[start of Recorded data]
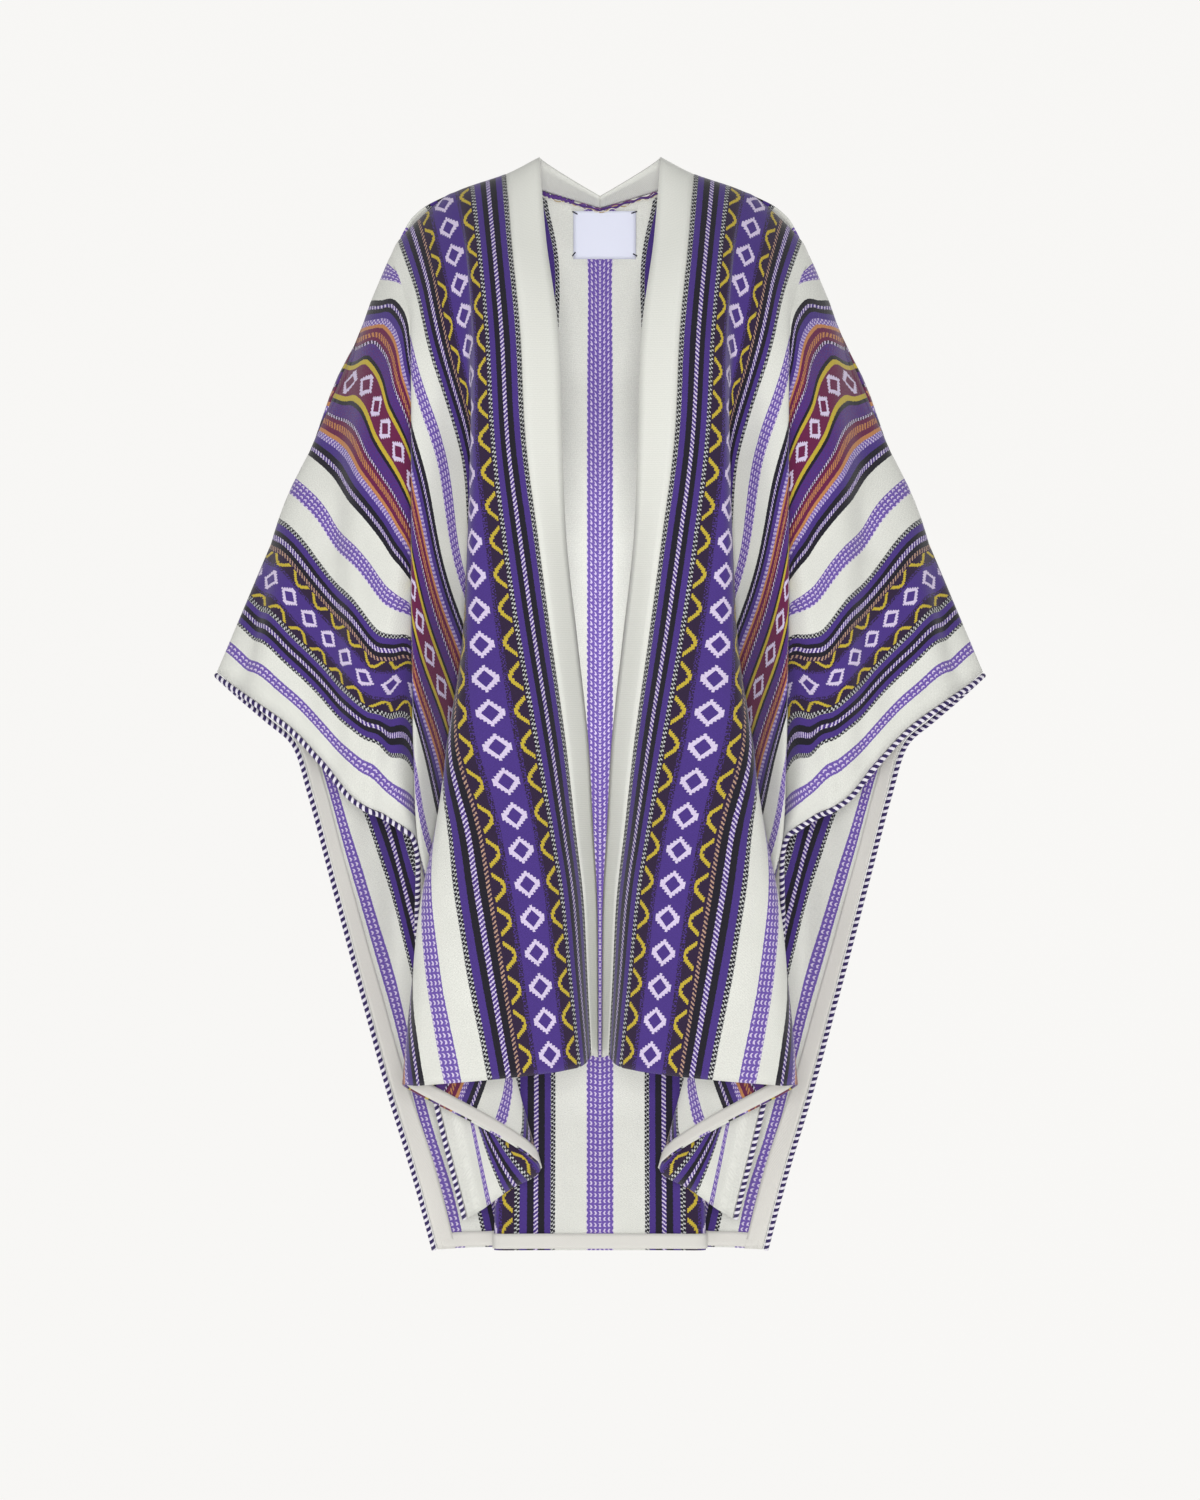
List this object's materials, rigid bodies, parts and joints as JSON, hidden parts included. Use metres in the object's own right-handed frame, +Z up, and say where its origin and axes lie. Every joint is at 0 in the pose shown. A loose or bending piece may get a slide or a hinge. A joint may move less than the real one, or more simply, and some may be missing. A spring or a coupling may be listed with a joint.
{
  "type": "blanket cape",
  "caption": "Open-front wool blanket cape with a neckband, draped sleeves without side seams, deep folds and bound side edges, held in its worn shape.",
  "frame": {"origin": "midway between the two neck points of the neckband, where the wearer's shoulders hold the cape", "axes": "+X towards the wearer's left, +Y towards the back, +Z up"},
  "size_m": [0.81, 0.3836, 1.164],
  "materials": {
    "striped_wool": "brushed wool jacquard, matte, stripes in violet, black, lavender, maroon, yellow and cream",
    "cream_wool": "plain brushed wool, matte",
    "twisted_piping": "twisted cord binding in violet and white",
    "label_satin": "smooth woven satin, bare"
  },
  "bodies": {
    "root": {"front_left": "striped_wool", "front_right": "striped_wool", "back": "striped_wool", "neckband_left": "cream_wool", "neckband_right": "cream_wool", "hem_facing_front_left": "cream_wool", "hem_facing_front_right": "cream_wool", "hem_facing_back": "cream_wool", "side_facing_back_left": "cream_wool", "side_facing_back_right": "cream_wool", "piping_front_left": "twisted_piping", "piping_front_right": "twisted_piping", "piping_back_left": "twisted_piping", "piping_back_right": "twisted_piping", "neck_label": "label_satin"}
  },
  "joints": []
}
[end of Recorded data]
### Exercise details
Quote the whole listing above, leaving nothing out.

### Finished exercise
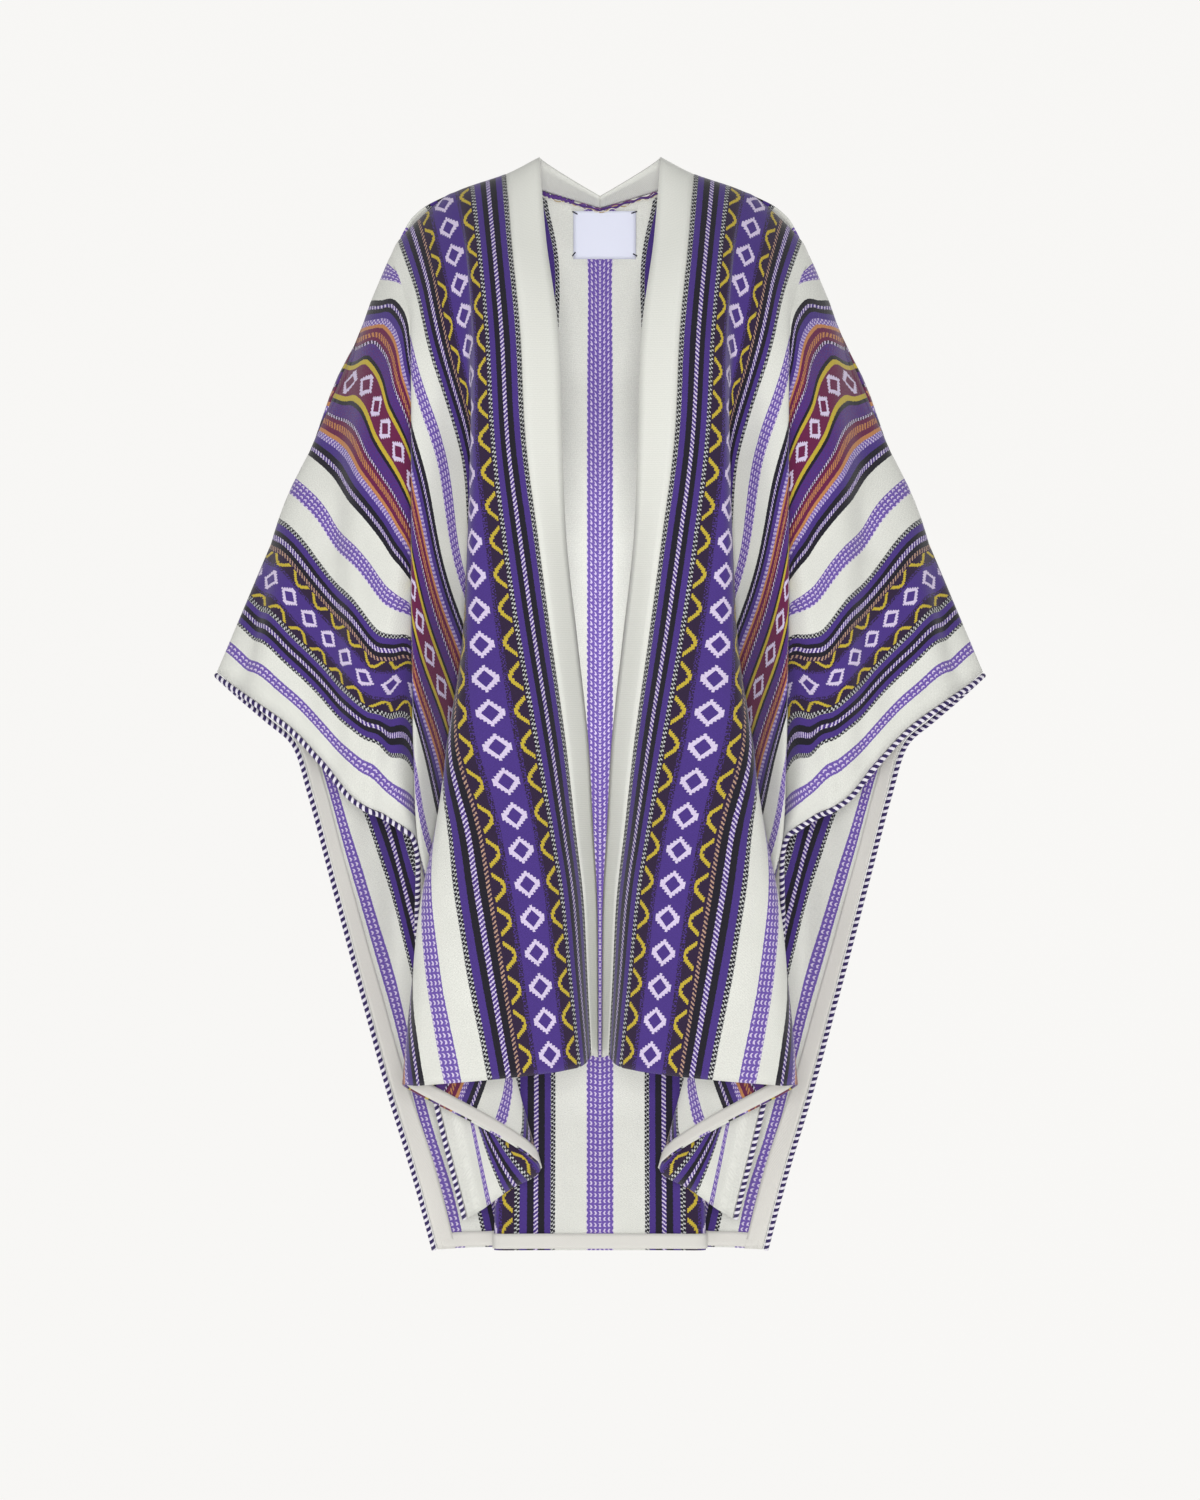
List this object's materials, rigid bodies, parts and joints as JSON, hidden parts included. Use metres in the object's own right-handed frame, +Z up, and say where its origin and axes lie. Every joint is at 0 in the pose shown. A loose or bending piece may get a slide or a hinge. A joint may move less than the real one, or more simply, and some may be missing. A spring or a coupling may be listed with a joint.
{
  "type": "blanket cape",
  "caption": "Open-front wool blanket cape with a neckband, draped sleeves without side seams, deep folds and bound side edges, held in its worn shape.",
  "frame": {"origin": "midway between the two neck points of the neckband, where the wearer's shoulders hold the cape", "axes": "+X towards the wearer's left, +Y towards the back, +Z up"},
  "size_m": [0.81, 0.3836, 1.164],
  "materials": {
    "striped_wool": "brushed wool jacquard, matte, stripes in violet, black, lavender, maroon, yellow and cream",
    "cream_wool": "plain brushed wool, matte",
    "twisted_piping": "twisted cord binding in violet and white",
    "label_satin": "smooth woven satin, bare"
  },
  "bodies": {
    "root": {"front_left": "striped_wool", "front_right": "striped_wool", "back": "striped_wool", "neckband_left": "cream_wool", "neckband_right": "cream_wool", "hem_facing_front_left": "cream_wool", "hem_facing_front_right": "cream_wool", "hem_facing_back": "cream_wool", "side_facing_back_left": "cream_wool", "side_facing_back_right": "cream_wool", "piping_front_left": "twisted_piping", "piping_front_right": "twisted_piping", "piping_back_left": "twisted_piping", "piping_back_right": "twisted_piping", "neck_label": "label_satin"}
  },
  "joints": []
}